- [Material for this task]:
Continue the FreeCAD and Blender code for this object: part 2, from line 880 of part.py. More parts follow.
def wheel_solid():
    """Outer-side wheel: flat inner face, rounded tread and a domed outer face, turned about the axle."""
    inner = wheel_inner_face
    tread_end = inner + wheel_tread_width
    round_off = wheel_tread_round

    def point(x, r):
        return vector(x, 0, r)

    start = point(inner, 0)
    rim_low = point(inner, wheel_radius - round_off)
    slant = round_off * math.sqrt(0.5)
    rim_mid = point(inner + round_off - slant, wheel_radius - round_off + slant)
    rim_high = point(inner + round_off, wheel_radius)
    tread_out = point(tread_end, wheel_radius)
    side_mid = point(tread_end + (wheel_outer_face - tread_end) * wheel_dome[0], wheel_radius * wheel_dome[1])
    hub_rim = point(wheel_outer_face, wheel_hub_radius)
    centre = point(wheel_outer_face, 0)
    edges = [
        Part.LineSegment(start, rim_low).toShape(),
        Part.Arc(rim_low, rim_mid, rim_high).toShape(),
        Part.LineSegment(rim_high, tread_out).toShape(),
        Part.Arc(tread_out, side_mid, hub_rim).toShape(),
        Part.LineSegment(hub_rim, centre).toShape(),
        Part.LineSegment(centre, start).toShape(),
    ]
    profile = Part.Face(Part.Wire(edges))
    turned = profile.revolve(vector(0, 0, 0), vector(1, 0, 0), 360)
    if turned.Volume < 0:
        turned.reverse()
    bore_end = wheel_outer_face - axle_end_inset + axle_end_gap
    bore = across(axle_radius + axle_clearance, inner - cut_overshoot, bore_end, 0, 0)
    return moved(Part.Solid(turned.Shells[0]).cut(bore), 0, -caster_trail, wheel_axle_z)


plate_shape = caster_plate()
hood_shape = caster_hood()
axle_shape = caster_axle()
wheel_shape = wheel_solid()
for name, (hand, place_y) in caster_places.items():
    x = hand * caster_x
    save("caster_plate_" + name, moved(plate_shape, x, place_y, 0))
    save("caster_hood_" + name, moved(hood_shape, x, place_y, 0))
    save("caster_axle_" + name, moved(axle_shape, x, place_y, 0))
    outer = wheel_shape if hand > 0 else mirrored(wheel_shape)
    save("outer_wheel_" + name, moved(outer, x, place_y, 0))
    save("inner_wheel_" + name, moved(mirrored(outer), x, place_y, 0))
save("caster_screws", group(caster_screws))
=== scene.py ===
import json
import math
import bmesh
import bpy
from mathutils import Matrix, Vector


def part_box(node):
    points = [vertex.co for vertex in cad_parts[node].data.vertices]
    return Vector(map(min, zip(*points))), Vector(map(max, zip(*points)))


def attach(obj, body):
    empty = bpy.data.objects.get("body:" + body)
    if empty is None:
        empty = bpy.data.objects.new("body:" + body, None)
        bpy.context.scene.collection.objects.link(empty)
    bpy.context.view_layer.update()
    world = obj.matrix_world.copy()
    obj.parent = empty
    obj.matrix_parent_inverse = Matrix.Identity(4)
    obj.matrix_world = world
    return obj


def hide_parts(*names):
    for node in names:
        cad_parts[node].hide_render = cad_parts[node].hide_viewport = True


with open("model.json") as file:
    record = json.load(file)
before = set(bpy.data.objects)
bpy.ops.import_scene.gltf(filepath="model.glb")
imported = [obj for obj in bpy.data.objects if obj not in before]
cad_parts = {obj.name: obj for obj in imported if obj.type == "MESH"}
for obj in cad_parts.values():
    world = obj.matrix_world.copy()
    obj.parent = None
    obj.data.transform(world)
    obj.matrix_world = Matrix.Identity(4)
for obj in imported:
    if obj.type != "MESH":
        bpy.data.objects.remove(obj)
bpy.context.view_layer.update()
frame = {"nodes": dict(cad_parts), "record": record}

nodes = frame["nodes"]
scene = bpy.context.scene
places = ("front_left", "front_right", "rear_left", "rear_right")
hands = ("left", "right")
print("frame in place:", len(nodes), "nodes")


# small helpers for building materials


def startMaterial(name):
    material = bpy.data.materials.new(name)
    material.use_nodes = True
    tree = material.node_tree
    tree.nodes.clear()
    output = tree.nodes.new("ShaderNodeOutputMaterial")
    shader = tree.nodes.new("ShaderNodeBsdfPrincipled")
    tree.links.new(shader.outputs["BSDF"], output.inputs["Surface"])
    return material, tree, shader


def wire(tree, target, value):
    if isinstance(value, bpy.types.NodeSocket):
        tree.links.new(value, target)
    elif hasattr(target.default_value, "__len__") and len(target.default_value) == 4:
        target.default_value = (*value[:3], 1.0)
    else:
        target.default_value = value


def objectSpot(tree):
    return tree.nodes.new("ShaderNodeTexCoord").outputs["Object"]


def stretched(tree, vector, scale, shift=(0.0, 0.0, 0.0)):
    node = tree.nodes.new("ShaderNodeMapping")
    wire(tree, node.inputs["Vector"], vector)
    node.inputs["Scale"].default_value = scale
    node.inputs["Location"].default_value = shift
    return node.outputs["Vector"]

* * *

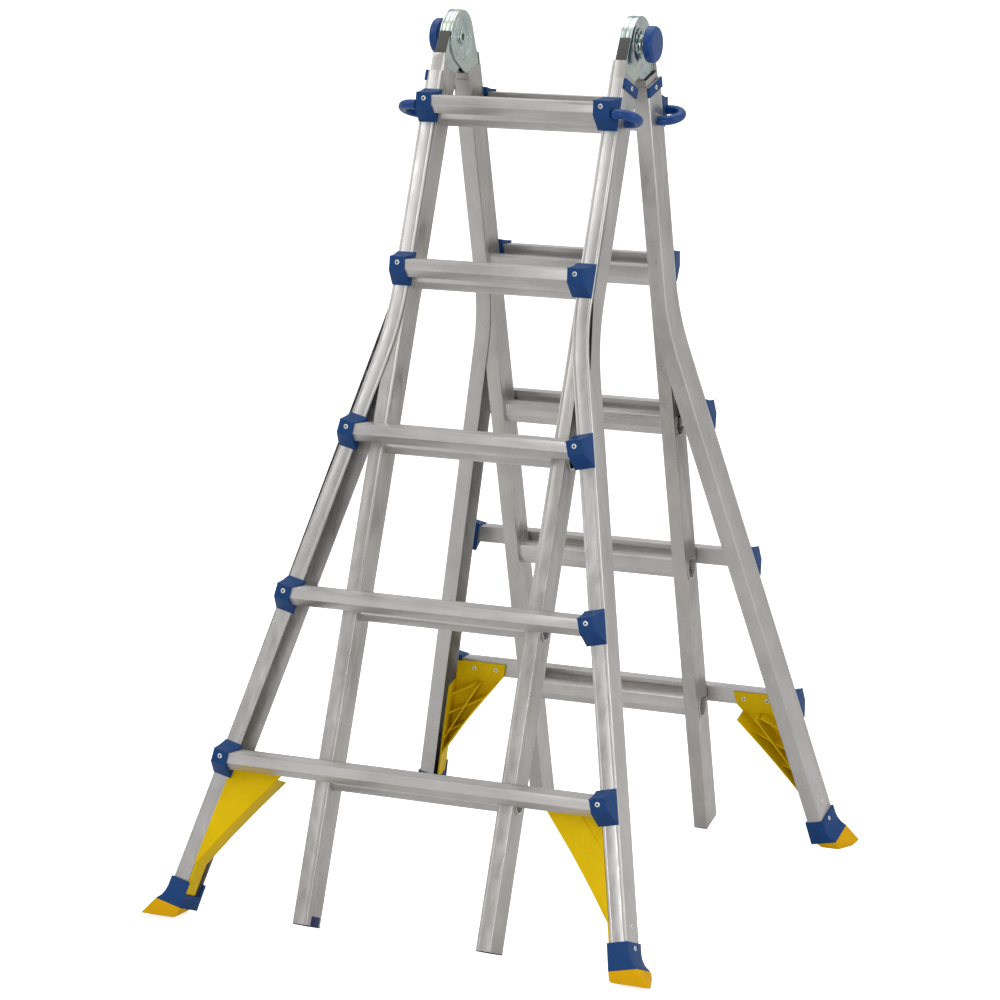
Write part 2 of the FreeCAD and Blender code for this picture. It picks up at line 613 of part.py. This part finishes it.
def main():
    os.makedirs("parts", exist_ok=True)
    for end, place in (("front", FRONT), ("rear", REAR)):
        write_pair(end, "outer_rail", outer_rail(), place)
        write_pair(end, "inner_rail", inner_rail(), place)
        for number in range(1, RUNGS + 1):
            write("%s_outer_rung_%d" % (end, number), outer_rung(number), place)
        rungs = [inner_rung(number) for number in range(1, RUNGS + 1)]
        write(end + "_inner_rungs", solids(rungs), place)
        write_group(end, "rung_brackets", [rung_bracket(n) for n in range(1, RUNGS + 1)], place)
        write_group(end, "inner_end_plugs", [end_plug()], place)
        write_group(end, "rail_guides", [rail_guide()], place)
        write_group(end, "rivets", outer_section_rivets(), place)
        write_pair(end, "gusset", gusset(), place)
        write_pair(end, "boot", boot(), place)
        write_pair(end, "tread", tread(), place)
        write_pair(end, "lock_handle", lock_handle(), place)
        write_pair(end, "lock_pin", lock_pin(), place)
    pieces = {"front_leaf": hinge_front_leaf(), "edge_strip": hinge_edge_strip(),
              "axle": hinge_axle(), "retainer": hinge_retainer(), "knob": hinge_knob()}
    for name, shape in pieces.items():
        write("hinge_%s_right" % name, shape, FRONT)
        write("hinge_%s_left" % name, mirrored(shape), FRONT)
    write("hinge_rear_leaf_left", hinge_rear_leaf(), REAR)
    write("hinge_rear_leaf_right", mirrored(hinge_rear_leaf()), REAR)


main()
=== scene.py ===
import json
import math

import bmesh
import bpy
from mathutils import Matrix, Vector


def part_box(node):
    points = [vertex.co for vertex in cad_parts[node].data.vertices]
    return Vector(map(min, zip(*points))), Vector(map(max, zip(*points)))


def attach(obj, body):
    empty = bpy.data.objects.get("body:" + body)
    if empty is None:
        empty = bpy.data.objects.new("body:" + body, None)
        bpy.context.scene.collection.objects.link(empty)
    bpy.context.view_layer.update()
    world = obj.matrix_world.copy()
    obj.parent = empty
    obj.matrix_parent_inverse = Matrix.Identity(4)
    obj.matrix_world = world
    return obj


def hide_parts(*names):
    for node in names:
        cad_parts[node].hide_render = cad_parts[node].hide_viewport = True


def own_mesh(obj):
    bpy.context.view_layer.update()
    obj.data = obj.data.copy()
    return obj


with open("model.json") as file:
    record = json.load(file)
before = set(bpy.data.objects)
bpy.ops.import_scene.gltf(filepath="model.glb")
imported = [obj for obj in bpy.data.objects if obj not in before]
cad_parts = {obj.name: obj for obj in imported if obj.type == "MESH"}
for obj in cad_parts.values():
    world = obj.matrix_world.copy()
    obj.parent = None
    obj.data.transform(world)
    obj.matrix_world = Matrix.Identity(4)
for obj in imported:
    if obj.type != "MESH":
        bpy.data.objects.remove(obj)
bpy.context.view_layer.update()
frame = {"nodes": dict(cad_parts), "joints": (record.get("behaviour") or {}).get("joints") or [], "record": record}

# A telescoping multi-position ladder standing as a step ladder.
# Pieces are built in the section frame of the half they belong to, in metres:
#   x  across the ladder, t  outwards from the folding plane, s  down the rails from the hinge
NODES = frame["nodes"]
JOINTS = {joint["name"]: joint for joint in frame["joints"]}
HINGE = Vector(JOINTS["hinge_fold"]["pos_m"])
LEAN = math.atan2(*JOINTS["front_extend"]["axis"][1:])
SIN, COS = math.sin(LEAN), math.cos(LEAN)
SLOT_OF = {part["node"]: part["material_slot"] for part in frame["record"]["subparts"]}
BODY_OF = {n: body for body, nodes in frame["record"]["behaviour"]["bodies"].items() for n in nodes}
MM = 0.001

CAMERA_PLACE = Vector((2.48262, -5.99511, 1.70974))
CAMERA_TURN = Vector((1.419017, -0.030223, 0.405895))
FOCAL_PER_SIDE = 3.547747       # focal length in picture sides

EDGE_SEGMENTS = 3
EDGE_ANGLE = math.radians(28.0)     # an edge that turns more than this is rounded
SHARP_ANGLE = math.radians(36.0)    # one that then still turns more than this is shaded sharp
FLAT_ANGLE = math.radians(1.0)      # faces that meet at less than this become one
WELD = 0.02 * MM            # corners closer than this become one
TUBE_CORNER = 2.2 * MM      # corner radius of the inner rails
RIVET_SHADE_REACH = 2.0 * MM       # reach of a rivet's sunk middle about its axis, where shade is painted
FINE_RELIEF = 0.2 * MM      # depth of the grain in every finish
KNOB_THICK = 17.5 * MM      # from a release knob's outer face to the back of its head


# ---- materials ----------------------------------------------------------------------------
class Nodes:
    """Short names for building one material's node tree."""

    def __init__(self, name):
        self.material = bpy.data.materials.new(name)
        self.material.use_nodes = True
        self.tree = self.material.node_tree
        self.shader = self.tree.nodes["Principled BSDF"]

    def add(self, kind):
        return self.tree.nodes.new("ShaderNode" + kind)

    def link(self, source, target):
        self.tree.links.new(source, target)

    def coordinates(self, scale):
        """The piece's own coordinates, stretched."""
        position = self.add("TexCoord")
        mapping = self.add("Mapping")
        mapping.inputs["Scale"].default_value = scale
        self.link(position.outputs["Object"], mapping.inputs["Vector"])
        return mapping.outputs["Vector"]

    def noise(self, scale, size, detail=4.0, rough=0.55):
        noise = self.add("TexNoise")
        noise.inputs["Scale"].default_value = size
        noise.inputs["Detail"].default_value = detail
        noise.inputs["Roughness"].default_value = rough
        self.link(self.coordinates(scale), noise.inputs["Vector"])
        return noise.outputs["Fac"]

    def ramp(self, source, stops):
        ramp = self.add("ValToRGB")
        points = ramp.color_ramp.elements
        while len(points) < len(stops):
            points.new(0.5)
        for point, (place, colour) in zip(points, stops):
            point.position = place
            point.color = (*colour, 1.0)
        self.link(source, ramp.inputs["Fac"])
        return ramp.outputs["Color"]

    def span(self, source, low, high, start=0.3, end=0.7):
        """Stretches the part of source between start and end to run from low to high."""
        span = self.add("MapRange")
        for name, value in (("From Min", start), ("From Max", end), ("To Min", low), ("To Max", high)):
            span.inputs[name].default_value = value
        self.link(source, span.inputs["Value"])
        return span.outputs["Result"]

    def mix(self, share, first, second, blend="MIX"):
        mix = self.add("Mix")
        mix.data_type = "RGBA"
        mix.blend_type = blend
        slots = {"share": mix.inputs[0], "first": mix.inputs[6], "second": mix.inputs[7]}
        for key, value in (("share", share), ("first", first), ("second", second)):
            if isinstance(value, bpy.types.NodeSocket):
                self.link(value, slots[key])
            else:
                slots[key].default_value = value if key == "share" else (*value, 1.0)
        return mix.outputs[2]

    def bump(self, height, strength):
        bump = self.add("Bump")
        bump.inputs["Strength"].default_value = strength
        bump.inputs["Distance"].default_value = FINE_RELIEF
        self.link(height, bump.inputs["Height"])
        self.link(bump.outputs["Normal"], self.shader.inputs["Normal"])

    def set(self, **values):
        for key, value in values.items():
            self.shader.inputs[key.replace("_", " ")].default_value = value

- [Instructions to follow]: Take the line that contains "Continue the FreeCAD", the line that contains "return vector(x, 0, r)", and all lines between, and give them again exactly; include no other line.

- [The completed task]:
Continue the FreeCAD and Blender code for this object: part 2, from line 880 of part.py. More parts follow.
def wheel_solid():
    """Outer-side wheel: flat inner face, rounded tread and a domed outer face, turned about the axle."""
    inner = wheel_inner_face
    tread_end = inner + wheel_tread_width
    round_off = wheel_tread_round

    def point(x, r):
        return vector(x, 0, r)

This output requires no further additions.